The teacher in me wanted to connect to these free spirited little girls so I shared with them what I knew about shades of skin color. I recounted quickly as to not lose their interest – “I am of Italian American descent and Italian skin color depends on what part of Italy you are from. The southern part of Italy is very close to Africa so if you are Sicilian- which I am part of – your skin is darker. Some of my sisters are very fair but my father, brother and I have darker skin.” They weren’t interested or cared. I got it. I was this white lady talking about getting a tan. I never got the chance to tell them that my mother sometimes wore pantyhose to the beach because her legs were so white.

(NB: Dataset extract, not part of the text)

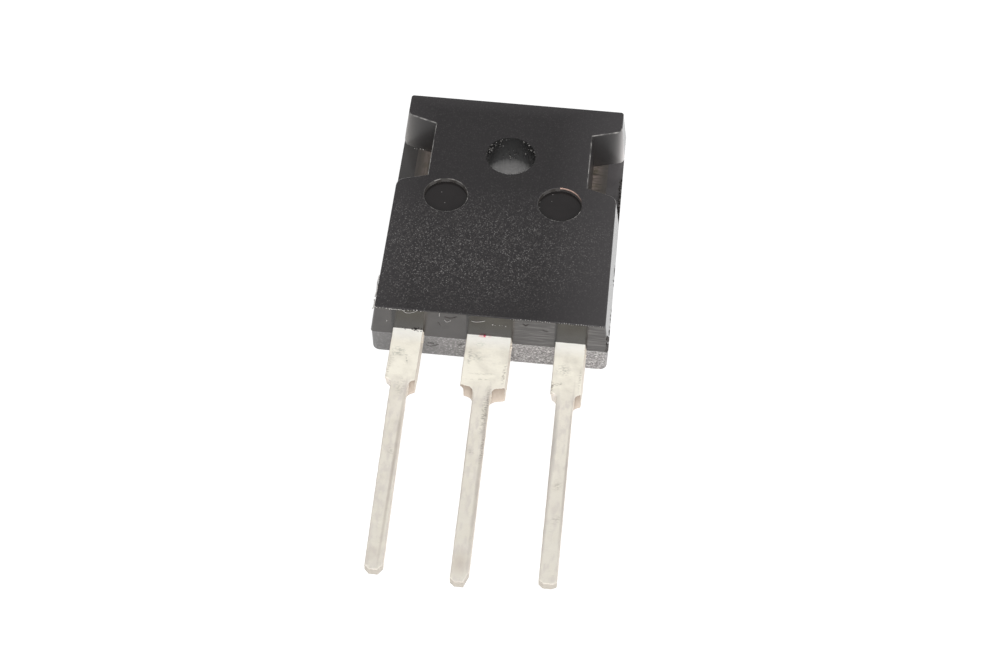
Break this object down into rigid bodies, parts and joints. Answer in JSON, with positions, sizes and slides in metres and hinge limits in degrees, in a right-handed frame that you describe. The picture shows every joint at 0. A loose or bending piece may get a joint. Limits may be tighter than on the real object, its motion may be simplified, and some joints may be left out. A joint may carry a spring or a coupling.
{
  "type": "darlington transistor",
  "caption": "Flat moulded power transistor with a mounting hole, side notches, an exposed copper back and stamped leads with wide shoulders.",
  "frame": {"origin": "where the axis of the mounting hole meets the exposed copper back", "axes": "+X to the right seen from the front with the leads down, +Y along the body from the leads to the plain end, +Z out of the front face along the hole"},
  "size_m": [0.016, 0.0391, 0.0049],
  "materials": {
    "moulding_epoxy": "moulded black epoxy, matt with a fine filler sparkle",
    "tinned_copper": "copper with a matt tin plating, bare at the sheared ends",
    "soft_solder": "dull grey soft solder",
    "silicon": "polished silicon with aluminium pads",
    "aluminium_wire": "bright drawn aluminium"
  },
  "bodies": {
    "root": {"epoxy_body": "moulding_epoxy", "collector_leadframe": "tinned_copper", "base_lead": "tinned_copper", "emitter_lead": "tinned_copper", "die_attach_solder": "soft_solder", "darlington_die": "silicon", "base_bond_wire": "aluminium_wire", "emitter_bond_wire": "aluminium_wire"}
  },
  "joints": []
}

The girls spoke with such confidence about shades of color that I asked them if they knew of this happening to people they knew or even themselves. With all of their heads nodding “yes” I realized why this was so important to them. Daecia gathered their attention back when she asked them to start reading. Having more girls than books they happily shared books and helped whoever was reading with words they couldn’t pronounce. They all followed along and listened carefully as their club members read.

Daecia would stop and asked them questions periodically about what they were reading. It seemed more like a conversation than comprehension questions because this was obviously important to them. They read for about 30 minutes never inattentive or disengaged. Reading the right book – the book that means something to the reader- was the key. It was obvious they saw themselves in the characters they were reading about.

At the end of the hour they cleaned up their snack wrappers (Daecia had provided snacks for them), collected the novels and journals. The girls put on their coats and headed out the classroom door. One little girl stopped and turned to Daecia and asked, “What are we reading next?” Daecia was exhausted from student teaching all day, and the extra hour she put in with these little girls, but she still managed a smile.